An economy major friend of mine and I had an online conversation a few days ago, and when I came to the following subject:

"How much does a 12 Episode Anime like Onegai Teacher or Nogizaka Haruka cost?"

"About $200,000 Dollars, US. The entire series."

No way. I thought. And these series are made before this dreadful economic crisis.

And the above two series are "low end" budget series, as composed to beautifully animated Kyo-Ani productions like Air, Clannad and the "God Knows Concert" Episode of Suzumiya Haruhi No Yuutsu.

Surely the budget for those are much higher.

And then there's the cinemtatic Gunslinger Girl (First Season, mind you), which costed $1.3 million dollars US an episode to make, back in the early 2000s.

Now after this economic crisis has hit us, greatly hyped series such as Eden of the East don't even have enough money to survive past Episode 10, and even the once-thought-unstoppable Kyo-Ani has seen sharp drops in animation quality following Clannad After Story with K-On (still cute and fun, though) and Haruhi Season 2 (which finally resorts to the tactic of using freeze frames in Episode 2, usually reserved for fighting-series).

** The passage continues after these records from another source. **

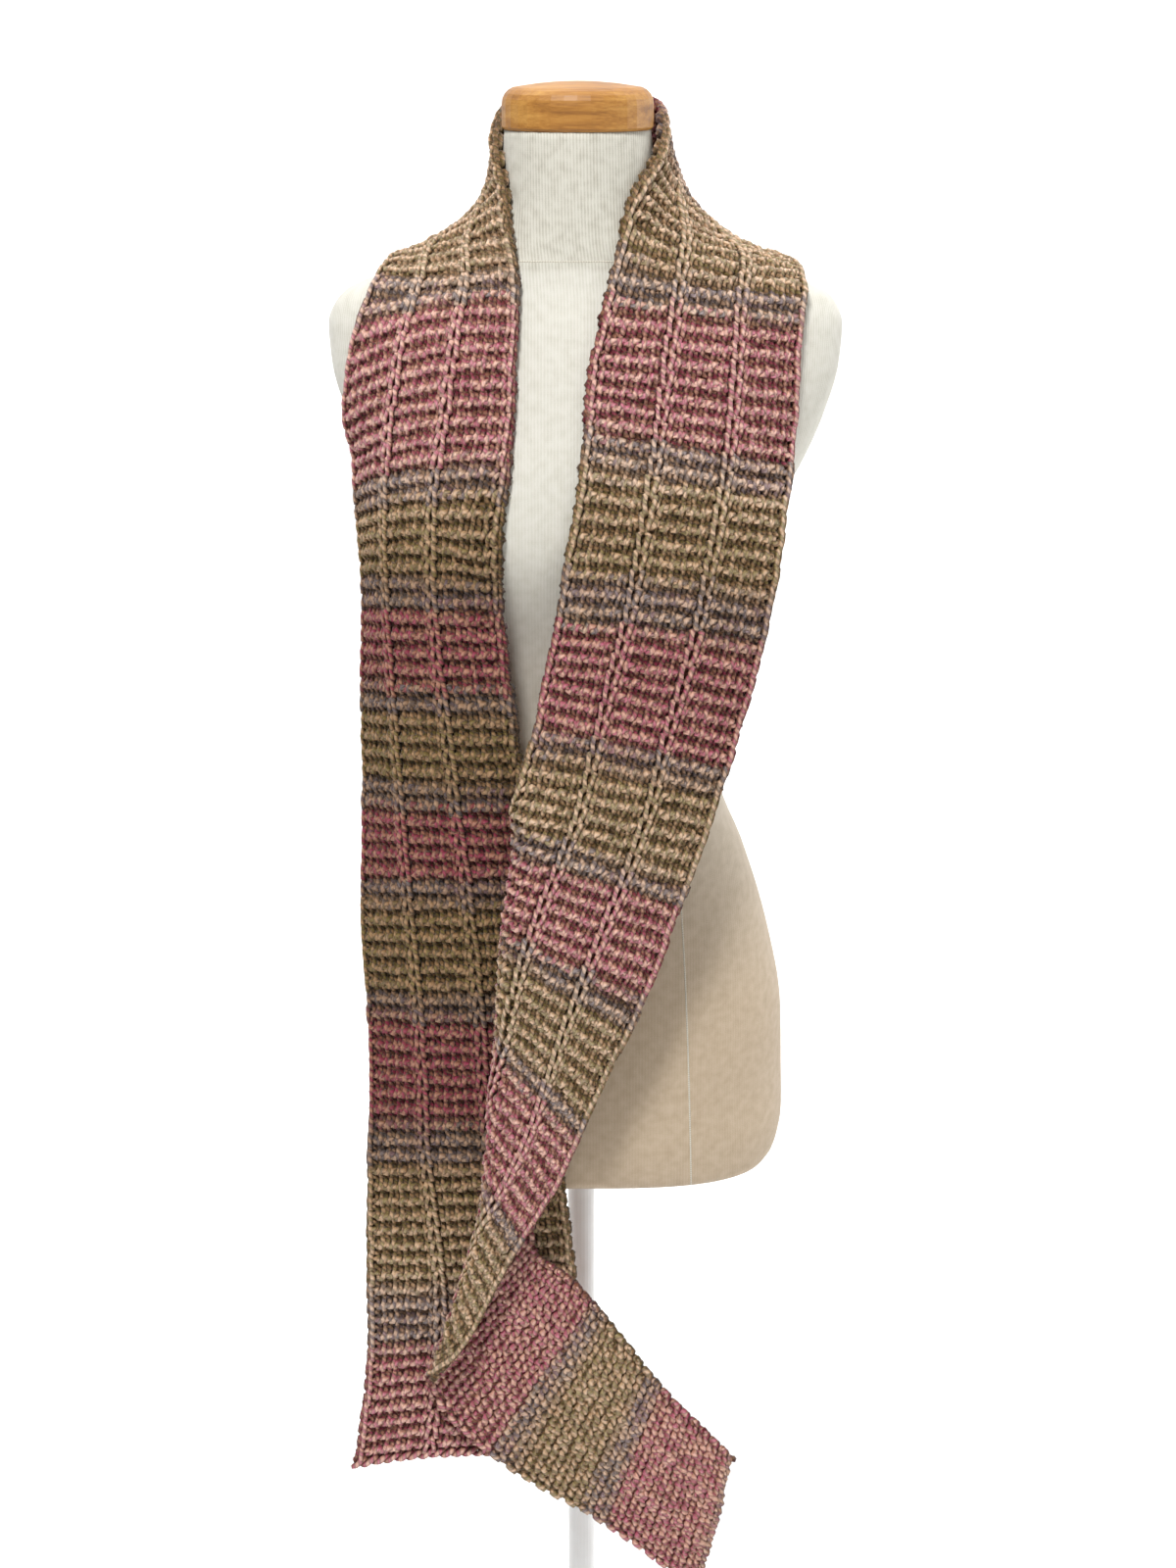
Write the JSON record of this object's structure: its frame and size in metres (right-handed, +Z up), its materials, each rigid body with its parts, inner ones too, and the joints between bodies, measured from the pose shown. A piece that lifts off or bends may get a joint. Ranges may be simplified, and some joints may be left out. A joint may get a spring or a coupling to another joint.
{
  "type": "knit scarf on a limbless dress form",
  "caption": "Hand-knit striped scarf in garter stitch with slipped-stitch columns, hung round the neck of a limbless dress form on a post and round base.",
  "frame": {"origin": "on the floor under the post, the centre of the round base", "axes": "+Z up, +X to the right of someone who looks at the front of the form, -Y the way the front of the form faces"},
  "size_m": [0.43, 0.43, 1.5343],
  "materials": {
    "scarf_yarn": "fuzzy two-ply marled wool, camel with rose, slate and olive",
    "form_jersey": "cream cotton jersey, fine vertical ribs",
    "cap_wood": "honey beech, satin varnish",
    "stand_enamel": "white enamel, satin"
  },
  "bodies": {
    "root": {"scarf_left_front": "scarf_yarn", "scarf_neck": "scarf_yarn", "scarf_right_front": "scarf_yarn", "scarf_right_tail": "scarf_yarn", "form_torso": "form_jersey", "neck_cap": "cap_wood", "stand_post": "stand_enamel", "stand_base": "stand_enamel"}
  },
  "joints": []
}
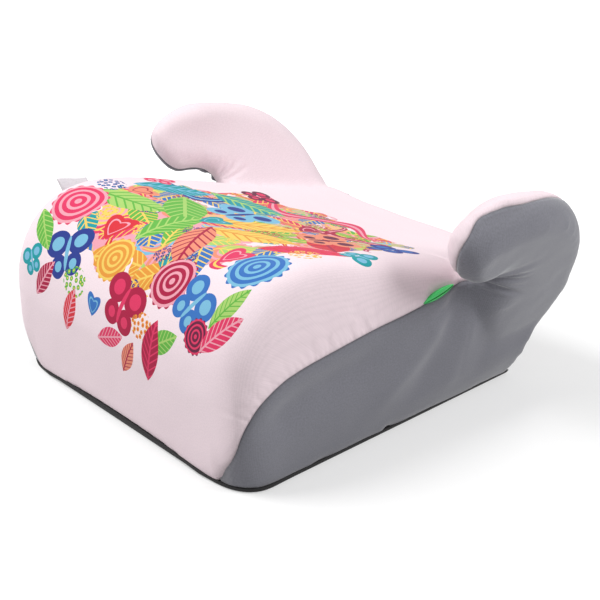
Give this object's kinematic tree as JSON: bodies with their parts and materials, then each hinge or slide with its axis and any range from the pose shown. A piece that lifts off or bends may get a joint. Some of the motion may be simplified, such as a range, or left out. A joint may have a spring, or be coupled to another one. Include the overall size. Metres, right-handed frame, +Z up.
{
  "type": "booster seat",
  "caption": "Backless child booster cushion with a stretch-fabric cover, rounded armrests, belt guides under the armrests and a ribbed moulded base.",
  "frame": {"origin": "bottom centre of the object's bounding box, on the floor plane under the skirt of the base", "axes": "+Z up; the front of the seat faces -Y; +X is the seated child's left"},
  "size_m": [0.4948, 0.4068, 0.2166],
  "materials": {
    "cover_pink": "pale pink printed stretch knit",
    "cover_grey": "mid-grey stretch knit",
    "shell_black": "moulded polypropylene, fine spark texture",
    "core_black": "moulded polypropylene",
    "guide_green": "satin green polypropylene",
    "foam_white": "open-cell polyurethane foam",
    "elastic_black": "woven elastic binding",
    "tab_white": "woven tape, blank",
    "screw_steel": "zinc-plated steel"
  },
  "bodies": {
    "root": {"base_shell": "shell_black", "armrest_core_outer_left": "core_black", "armrest_core_outer_right": "core_black", "armrest_core_inner_left": "core_black", "armrest_core_inner_right": "core_black", "armrest_screws": "screw_steel", "belt_guide_left": "guide_green", "belt_guide_right": "guide_green", "seat_foam": "foam_white", "armrest_foam_left": "foam_white", "armrest_foam_right": "foam_white", "cover_main_panel": "cover_pink", "cover_side_panel_left": "cover_grey", "cover_side_panel_right": "cover_grey", "cover_rear_panel": "cover_grey", "hem_elastic": "elastic_black", "side_label": "tab_white"}
  },
  "joints": []
}
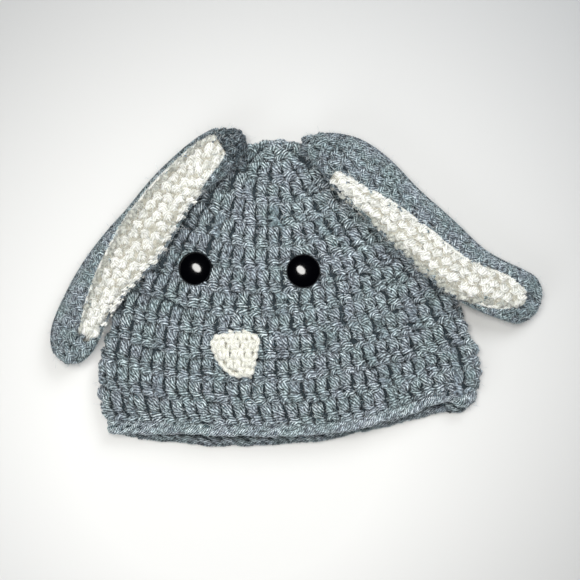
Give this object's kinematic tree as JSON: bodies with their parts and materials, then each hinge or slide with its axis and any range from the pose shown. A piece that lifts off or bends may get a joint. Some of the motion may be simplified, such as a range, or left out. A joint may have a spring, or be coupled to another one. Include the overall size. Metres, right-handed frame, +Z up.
{
  "type": "baby hat with ears",
  "caption": "Soft crocheted baby hat lying flat, open at the rim, with floppy two-tone ears, black dome buttons for eyes and a pale nose patch.",
  "frame": {"origin": "on the table plane under the middle of the hat, on the flat back that it lies on", "axes": "+X across the hat to the viewer's right, +Y from the rim to the crown, +Z up from the table through the face"},
  "size_m": [0.2348, 0.1542, 0.0281],
  "materials": {
    "grey_yarn": "soft plied worsted yarn, matte",
    "white_yarn": "soft plied worsted yarn, matte",
    "black_button": "polished"
  },
  "bodies": {
    "root": {"hat_body": "grey_yarn", "ear_left_back": "grey_yarn", "ear_left_inner": "white_yarn", "ear_right_back": "grey_yarn", "ear_right_inner": "white_yarn", "nose_patch": "white_yarn", "eye_button_left": "black_button", "eye_button_right": "black_button"}
  },
  "joints": []
}
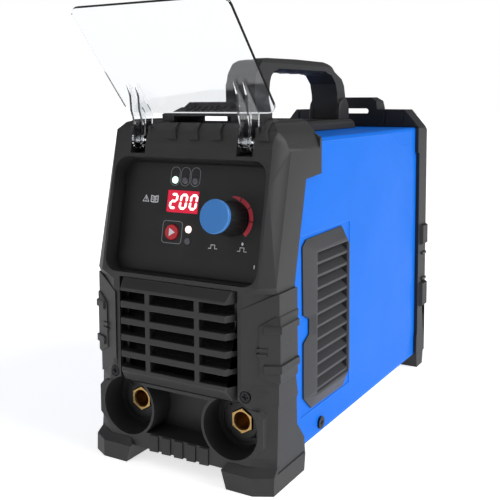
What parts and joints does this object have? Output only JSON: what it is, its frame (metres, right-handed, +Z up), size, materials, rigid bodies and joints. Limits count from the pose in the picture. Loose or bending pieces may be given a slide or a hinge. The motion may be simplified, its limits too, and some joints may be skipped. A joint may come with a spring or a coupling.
{
  "type": "stick welding inverter",
  "caption": "Portable stick welding inverter: blue steel cover between moulded frames, carry handle, hinged clear shield over a control panel with knob, button and display, cable sockets.",
  "frame": {"origin": "middle of the bounding box, on the floor under the feet", "axes": "+Y from the socket end to the rear panel, +X to the right as seen from the front, +Z up"},
  "size_m": [0.1608, 0.3632, 0.3316],
  "materials": {
    "frame_plastic": "fine spark-eroded texture, satin",
    "grille_plastic": "fine texture, satin",
    "cover_paint": "gloss powder coat",
    "vent_plastic": "satin",
    "handle_plastic": "fine texture",
    "saddle_plastic": "fine texture",
    "panel_film": "satin printed film",
    "display_red": "lit display",
    "window_red": "polished filter",
    "button_red": "satin cap with a white mark",
    "lamp_lens": "diffused lens",
    "knob_rubber": "matt",
    "knob_blue": "satin",
    "clear_plastic": "polished clear",
    "bright_steel": "bright plated",
    "zinc_sheet": "galvanised",
    "panel_paint": "matt powder coat",
    "socket_plastic": "matt",
    "brass": "turned",
    "copper_bar": "bright copper bar",
    "fan_plastic": "satin",
    "board_laminate": "solder mask",
    "sink_aluminium": "extruded",
    "ferrite": "sintered",
    "winding_tape": "taped enamelled wire",
    "capacitor_sleeve": "shrink sleeve",
    "filter_foam": "open cell foam"
  },
  "bodies": {
    "case": {"dust_filter": "filter_foam", "front_frame": "frame_plastic", "front_grille": "grille_plastic", "rear_frame": "frame_plastic", "cover": "cover_paint", "base_pan": "zinc_sheet", "side_vent_right": "vent_plastic", "side_vent_left": "vent_plastic", "handle_saddle": "saddle_plastic", "handle": "handle_plastic", "handle_screw_front": "bright_steel", "handle_screw_rear": "bright_steel", "control_panel": "panel_film", "display_module": "display_red", "display_window": "window_red", "lamp_hot": "lamp_lens", "lamp_arc": "lamp_lens", "lamp_force": "lamp_lens", "lamp_stick": "lamp_lens", "lamp_lift": "lamp_lens", "encoder_body": "zinc_sheet", "control_board": "board_laminate", "shield_pin_right": "bright_steel", "shield_pin_left": "bright_steel", "socket_body_positive": "socket_plastic", "socket_body_negative": "socket_plastic", "socket_contact_positive": "brass", "socket_contact_negative": "brass", "bus_bar_positive": "copper_bar", "bus_bar_negative": "copper_bar", "bar_nut_positive": "bright_steel", "bar_nut_negative": "bright_steel", "rear_panel": "panel_paint", "fan_guard": "fan_plastic", "fan_frame": "fan_plastic", "switch_body": "socket_plastic", "cable_gland": "socket_plastic", "gland_nut": "socket_plastic", "main_board": "board_laminate", "heat_sink_right": "sink_aluminium", "heat_sink_left": "sink_aluminium", "transformer_core": "ferrite", "transformer_winding": "winding_tape", "choke": "winding_tape", "capacitor_a": "capacitor_sleeve", "capacitor_b": "capacitor_sleeve", "grille_screw_right": "bright_steel", "grille_screw_left": "bright_steel", "cover_screw_right": "bright_steel", "cover_screw_left": "bright_steel"},
    "shield": {"shield": "clear_plastic"},
    "mode_button_cap": {"mode_button": "button_red"},
    "encoder_push": {"encoder_shaft": "bright_steel"},
    "knob": {"knob_body": "knob_rubber", "knob_cap": "knob_blue"},
    "power_rocker": {"switch_rocker": "knob_rubber"},
    "fan": {"fan_rotor": "fan_plastic"}
  },
  "joints": [
    {"name": "shield_hinge", "type": "hinge", "parent": "case", "child": "shield", "pos_m": [0, -0.12491, 0.2376], "axis": [1, 0, 0], "range_deg": [0, 121]},
    {"name": "button_press", "type": "slide", "parent": "case", "child": "mode_button_cap", "axis": [0, 0.9789, -0.2042], "range_m": [0, 0.0008], "stiffness_N_per_m": 1200, "springref_m": -0.0004},
    {"name": "encoder_press", "type": "slide", "parent": "case", "child": "encoder_push", "axis": [0, 0.9789, -0.2042], "range_m": [0, 0.0006], "stiffness_N_per_m": 3000, "springref_m": -0.0005},
    {"name": "knob_turn", "type": "hinge", "parent": "encoder_push", "child": "knob", "pos_m": [0.035, -0.12788, 0.18389], "axis": [0, -0.9789, 0.2042], "continuous": true},
    {"name": "rocker_tilt", "type": "hinge", "parent": "case", "child": "power_rocker", "pos_m": [0.038, 0.16609, 0.0595], "axis": [1, 0, 0], "range_deg": [0, 12]},
    {"name": "fan_spin", "type": "hinge", "parent": "case", "child": "fan", "pos_m": [0, 0.15408, 0.15], "axis": [0, 1, 0], "continuous": true}
  ]
}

It will be some time yet before we can go back to the days like in the glorious 1980's where an anime can keep going (and going and going) as long as there's a fanbase, but just wondering:

How much does it cost these days, in this economic crisis, to make:

A)
A well animated 12-24 episode series like say, Clannad After Story and Caanan.

B)
A weekly dime-a-dozen with a LOT of "freeze-frames" like Bleach and One Piece.

C)
A 12 Episode Drama?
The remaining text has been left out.